(Exercise) Your task is to copy the stretch of lines in the records below that begins with the line containing "outline = [root]" and ends with the line containing "bpy.context.scene.collection.objects.link(empty)", exactly as written, with nothing added.

Saved entries:
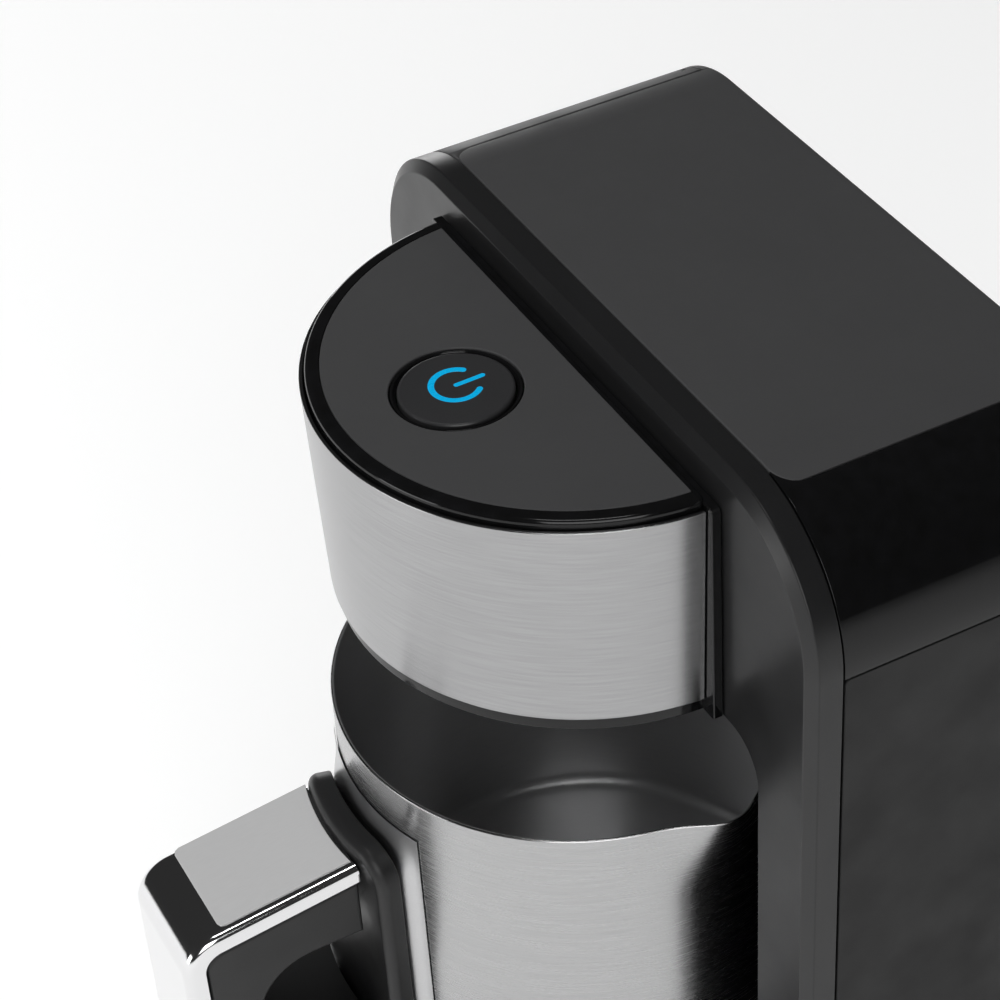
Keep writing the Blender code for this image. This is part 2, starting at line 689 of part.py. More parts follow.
def hoses():
    """The three hoses: tank to pump, pump to chamber, and gas to chamber. One route's end meets each fitting."""
    tank_to_pump = [
        (-82, 45, 202.6), (-82, 45, 180), (-86, 44, 120), (-87.5, 38, 75), (-87.5, 27, 50), (-82, 22, 32),
        (-50, 16, 28), (-20, 14, 24), (18, 8, 22), (34, -8, 26), (32, -22, 30), (20.5, -24, 30),
    ]
    hose("reservoir_hose", tank_to_pump, 2.2, "hose_plastic")
    for name, side, slot, start in (("water_hose", -1, "hose_plastic", WATER_RISE), ("co2_hose", 1, "rubber", GAS_RISE)):
        over = [(84, 12, 205), (76, 11, 226), (58, 11, 238), (38, 8, 244), (23, -8, 247), (14, -20, 248.6),
                (12, BUTTON_Y, 247), (12, BUTTON_Y, 243.4)]
        hose(name, start + [(side * x, y, z) for x, y, z in over], 2.0, slot)


# --------------------------------------------------------------------- jug

def spout(azimuth, z):
    """How far the spout pushes the wall out at an azimuth in degrees and a height."""
    across = math.exp(-((azimuth - SPOUT_AZ) / 9.0) ** 2)
    rise = min(max((z - 148.0) / (JUG_RIM - 148.0), 0.0), 1.0)
    return SPOUT_REACH * across * rise ** 1.6


def jug_shell():
    """One thin wall: down the outside, across the base, and up the inside."""
    bend = arc(JUG_R - 4, JUG_LOW + 4, 4, 0, -90, 3)
    inner_bend = arc(JUG_R - 4.9, JUG_LOW + 5.2, 4, -90, 0, 3)
    heights = (JUG_RIM, 167, 160, 153, 147)
    wall = [(JUG_R, z) for z in heights]
    profile = wall + bend + [(0, JUG_LOW), (0, JUG_LOW + 1.2)] + inner_bend
    profile += [(JUG_R - JUG_T, z) for z in reversed(heights)]
    near = [SPOUT_AZ + a for a in range(-27, 28, 3)]
    far = [SPOUT_AZ + 27 + (306 / 42) * i for i in range(1, 42)]
    azimuths = near + far
    bm = bmesh.new()
    rings = []
    for radius, z in profile:
        if radius == 0:
            rings.append([bm.verts.new((0, 0, z))] * len(azimuths))
            continue
        ring = []
        for a in azimuths:
            r = radius + spout(a, z)
            ring.append(bm.verts.new((r * math.cos(math.radians(a)), r * math.sin(math.radians(a)), z)))
        rings.append(ring)
    for a, b in zip(rings, rings[1:] + rings[:1]):
        for i in range(len(azimuths)):
            j = (i + 1) % len(azimuths)
            corners = list(dict.fromkeys((a[i], a[j], b[j], b[i])))
            if len(corners) > 2:
                bm.faces.new(corners)
    build("jug_shell", finish_mesh(bm), "brushed_steel")


def wall_pad(inner, outer, half_angle, steps=8):
    """A pad's plan that hugs the jug on its handle side."""
    return arc(0, 0, outer, 270 - half_angle, 270 + half_angle, steps) + \
        arc(0, 0, inner, 270 + half_angle, 270 - half_angle, steps)


def jug_saddle():
    build("jug_saddle", plate([wall_pad(JUG_R + GAP, 60.0, 22, 10)], 82, 161), "satin_metal")


def handle_bracket():
    build("handle_bracket", plate([wall_pad(60.3, HANDLE_ROOT - GAP, 18)], 84, 156), "black_plastic")


def trim_to_jug(obj):
    """Shapes a handle piece's inner end to the bracket."""
    combine(obj, rod((0, 0), HANDLE_ROOT, 60, 180, "Z", 72))


def handle_profile(inset):
    """The handle's side view inside an inset: root, sloping top, round corner, front, foot."""
    slope = math.atan(HANDLE_SLOPE)
    drop = math.degrees(slope)
    front = HANDLE_S - inset
    r = HANDLE_BEND_R - inset
    top_at = lambda s: HANDLE_TOP - inset / math.cos(slope) - (s - 66) * HANDLE_SLOPE
    cs = front - r
    cz = top_at(cs) - r / math.cos(slope)
    return (-62, top_at(62)), [(-s, z) for s, z in arc(cs, cz, r, 90 - drop, 0, 8)], (-front, HANDLE_LOW + inset)


def across_handle(loop, inset):
    """A solid with the given side view, as wide as the handle less an inset at each side."""
    return plate([loop], HANDLE_X - HANDLE_HALF + inset, HANDLE_X + HANDLE_HALF - inset, "X")


def handle_strap():
    root_o, bend_o, foot_o = handle_profile(0)
    root_i, bend_i, foot_i = handle_profile(STRAP_T)
    outline = [root_o] + bend_o + [(foot_o[0], HANDLE_LOW), (foot_i[0], HANDLE_LOW)] + bend_i[::-1] + [root_i]
    obj = build("handle_strap", across_handle(outline, 0), "chrome")
    floor = handle_profile(1.2)[0][1]
    end = -PLATE_END - GAP
    drop = (-62 - end) * HANDLE_SLOPE
    recess = [(-62, floor), (end, floor - drop), (end, floor + 9), (-62, floor + 9)]
    combine(obj, across_handle(recess, 2.2))
    trim_to_jug(obj)


def handle_top_plate():
    low = handle_profile(1.0)[0][1]
    high = low + 1.05
    drop = (PLATE_END - 62) * HANDLE_SLOPE
    outline = [(-62, low), (-PLATE_END, low - drop), (-PLATE_END, high - drop), (-62, high)]
    obj = build("handle_top_plate", across_handle(outline, 2.5), "satin_metal")
    trim_to_jug(obj)


def handle_grip():
    """The black loop inside the strap, with the finger opening through it."""
    root, bend, foot = handle_profile(STRAP_T + GAP)
    outline = [root] + bend + [(foot[0], HANDLE_LOW), (-62, HANDLE_LOW)]
    obj = build("handle_grip", across_handle(outline, 0.4), "black_plastic")
    hole = rounded_box(-92.5, HANDLE_LOW + 11, -50, 129.2, 8, 14, 5)
    combine(obj, plate([hole], -30, 30, "X"))
    trim_to_jug(obj)


def main():
    clear_scene()
    for make in (front_bezel, tower_shell, rear_cover, niche_liner, side_panels, reservoir_lid, lid_hinge_pin,
                 lid_gasket, water_reservoir, outlet_filter, head_band, head_shell, head_lid, head_floor,
                 head_collar, power_button, power_icon, button_ring, button_spring, tact_switch, control_board,
                 carbonation_chamber, chamber_cap, nozzle, base_shell, base_pan, feet, drip_tray, drip_grille,
                 co2_cylinder, co2_regulator, solenoid_valve, valve_plunger, pump_housing, pump_impeller,
                 pump_motor, power_supply_board, power_inlet, co2_door, rear_screws, hoses, jug_shell,
                 jug_saddle, handle_bracket, handle_strap, handle_top_plate, handle_grip):
        make()
    for obj in bpy.data.objects:
        obj.location.y -= CENTRE_Y * MM


main()
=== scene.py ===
"""Looks for the soda carbonator: fine visible pieces, materials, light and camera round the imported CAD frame.

Lengths are in millimetres in the row frame, and become metres as each mesh is made.
The handle points towards -Y, the tower stands at +Y and the spout points to +X.
"""

import json
import math

import bmesh
import bpy
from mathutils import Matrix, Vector


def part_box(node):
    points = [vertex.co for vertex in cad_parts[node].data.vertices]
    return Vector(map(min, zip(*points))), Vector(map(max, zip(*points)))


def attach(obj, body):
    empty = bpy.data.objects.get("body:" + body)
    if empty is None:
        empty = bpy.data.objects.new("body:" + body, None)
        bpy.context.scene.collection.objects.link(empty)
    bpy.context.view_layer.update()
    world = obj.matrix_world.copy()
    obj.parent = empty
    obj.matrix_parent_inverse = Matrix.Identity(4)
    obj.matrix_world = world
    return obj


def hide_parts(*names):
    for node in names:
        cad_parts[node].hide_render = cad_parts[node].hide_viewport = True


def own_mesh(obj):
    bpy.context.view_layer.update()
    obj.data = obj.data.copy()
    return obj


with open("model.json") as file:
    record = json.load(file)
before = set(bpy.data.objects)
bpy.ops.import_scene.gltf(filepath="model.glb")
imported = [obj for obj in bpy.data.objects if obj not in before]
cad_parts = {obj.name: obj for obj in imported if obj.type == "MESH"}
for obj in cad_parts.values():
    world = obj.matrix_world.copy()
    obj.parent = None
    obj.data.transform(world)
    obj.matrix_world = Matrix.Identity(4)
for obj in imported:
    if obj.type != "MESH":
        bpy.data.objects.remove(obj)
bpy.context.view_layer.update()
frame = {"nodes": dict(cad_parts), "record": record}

MM = 0.001
GAP = 0.3


def span(node):
    """A CAD node's lowest and highest corners, in millimetres."""
    low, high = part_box(node)
    return low / MM, high / MM


# ---------------------------------------------------------------- sizes

SHELL_LOW, SHELL_HIGH = span("tower_shell")
BEZEL_LOW, BEZEL_HIGH = span("front_bezel")
COVER_LOW, COVER_HIGH = span("rear_cover")
BAND_LOW, BAND_HIGH = span("head_band")
HEAD_LID_LOW, HEAD_LID_HIGH = span("head_lid")
BUTTON_LOW, BUTTON_HIGH = span("power_button")
TRAY_LOW, TRAY_HIGH = span("drip_tray")
LINER_LOW, LINER_HIGH = span("niche_liner")
LID_LOW, LID_HIGH = span("reservoir_lid")
STRAP_LOW, STRAP_HIGH = span("handle_strap")
JUG_LOW, JUG_HIGH = span("jug_shell")

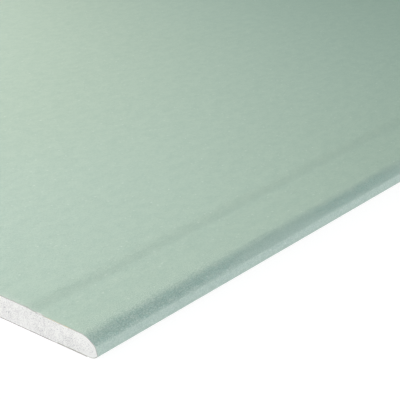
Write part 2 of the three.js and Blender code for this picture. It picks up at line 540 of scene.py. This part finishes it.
def band(tree, value, places):
    """1 between the two middle places, fading to 0 at the two outer ones."""
    start, full, still_full, end = places
    return times(tree, remap(tree, value, start, full), remap(tree, value, end, still_full))


wander = maths(tree, "SUBTRACT", fibres["Cloud"], NOISE_MIDDLE)
ragged = maths(tree, "MULTIPLY_ADD", wander, SHADE_BAND_WANDER, from_edge)
shaded_and_rubbed = times(tree, band(tree, ragged, SHADED_SHOULDER_BAND), remap(tree, level, *CREASE_LEVEL))
shade_at_corner = remap(tree, from_cut, *CORNER_REACH, *SHOULDER_SHADE_SHARES)
shaded_and_rubbed = times(tree, shaded_and_rubbed, remap(tree, fibres["Tooth"], *SHOULDER_TOOTH_RANGE, 0.0, shade_at_corner))
shade_stretches = stretched_noise(tree, place, STRETCH_SIZES, detail=1.0, shift=(7, 8, 3))
shaded_and_rubbed = times(tree, shaded_and_rubbed, remap(tree, shade_stretches, *STRETCH_RANGE, *STRETCH_SHARES))
# painted shade: the shoulder's band is darkened and tinted bluer, darkest near the corners and in stretches
dyed = mixed(tree, shaded_and_rubbed, dyed, SHOULDER_SHADE_TINT, blend="MULTIPLY")
print("rubbed from", SHADED_SHOULDER_BAND[0] / MM, "to", SHADED_SHOULDER_BAND[-1] / MM, "mm in from the edge")

# %% The ramp's painted shade
RAMP_SHADE_TINT = (0.976, 0.978, 0.970, 1)
SHADED_RAMP_BAND = (37 * MM, 43 * MM, 45 * MM, 51 * MM)

# painted shade: the ramp of the taper is tinted darker, deepening the band the raking light draws there
dyed = mixed(tree, band(tree, from_edge, SHADED_RAMP_BAND), dyed, RAMP_SHADE_TINT, blend="MULTIPLY")
print("pressed from", SHADED_RAMP_BAND[0] / MM, "to", SHADED_RAMP_BAND[-1] / MM, "mm in from the edge")

# %% The nap's painted shade and highlight
NAP_SHADE_TINT = (0.83, 0.87, 0.87, 1)
PAINTED_NAP_EDGE = (8 * MM, 24 * MM)  # the painted specks are full up to the first, and low beyond the second
NAP_ON_FACE = 0.36
NAP_ON_LAND = 0.6
NAP_MIDWAY = 0.3  # above the crease, beyond the corners' reach
NAP_SHADE_RANGE, NAP_HIGHLIGHT_RANGE = (0.52, 0.64), (0.48, 0.36)
NAP_HIGHLIGHT_SHARE = 0.5

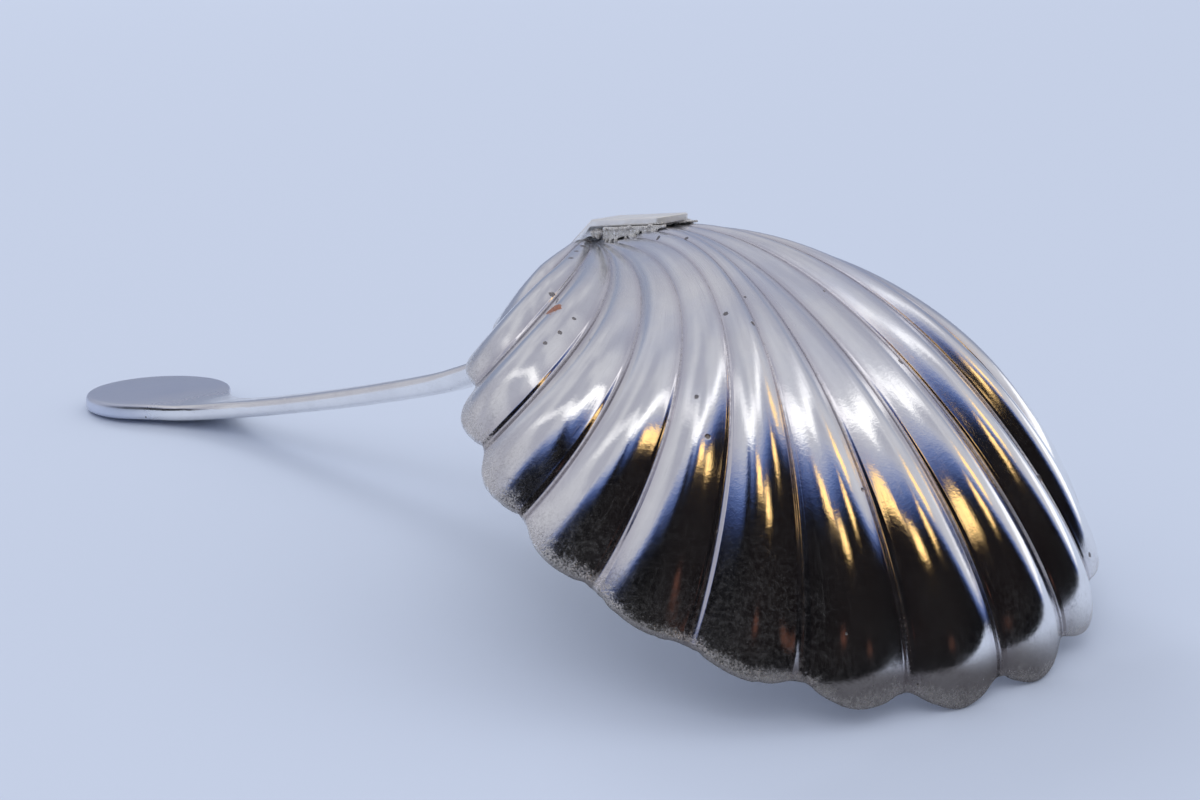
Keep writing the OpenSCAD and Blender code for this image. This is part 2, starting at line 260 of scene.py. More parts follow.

(Answer in full)
    outline = [root] + bend + [(foot[0], HANDLE_LOW), (-62, HANDLE_LOW)]
    obj = build("handle_grip", across_handle(outline, 0.4), "black_plastic")
    hole = rounded_box(-92.5, HANDLE_LOW + 11, -50, 129.2, 8, 14, 5)
    combine(obj, plate([hole], -30, 30, "X"))
    trim_to_jug(obj)


def main():
    clear_scene()
    for make in (front_bezel, tower_shell, rear_cover, niche_liner, side_panels, reservoir_lid, lid_hinge_pin,
                 lid_gasket, water_reservoir, outlet_filter, head_band, head_shell, head_lid, head_floor,
                 head_collar, power_button, power_icon, button_ring, button_spring, tact_switch, control_board,
                 carbonation_chamber, chamber_cap, nozzle, base_shell, base_pan, feet, drip_tray, drip_grille,
                 co2_cylinder, co2_regulator, solenoid_valve, valve_plunger, pump_housing, pump_impeller,
                 pump_motor, power_supply_board, power_inlet, co2_door, rear_screws, hoses, jug_shell,
                 jug_saddle, handle_bracket, handle_strap, handle_top_plate, handle_grip):
        make()
    for obj in bpy.data.objects:
        obj.location.y -= CENTRE_Y * MM


main()
=== scene.py ===
"""Looks for the soda carbonator: fine visible pieces, materials, light and camera round the imported CAD frame.

Lengths are in millimetres in the row frame, and become metres as each mesh is made.
The handle points towards -Y, the tower stands at +Y and the spout points to +X.
"""

import json
import math

import bmesh
import bpy
from mathutils import Matrix, Vector


def part_box(node):
    points = [vertex.co for vertex in cad_parts[node].data.vertices]
    return Vector(map(min, zip(*points))), Vector(map(max, zip(*points)))


def attach(obj, body):
    empty = bpy.data.objects.get("body:" + body)
    if empty is None:
        empty = bpy.data.objects.new("body:" + body, None)
        bpy.context.scene.collection.objects.link(empty)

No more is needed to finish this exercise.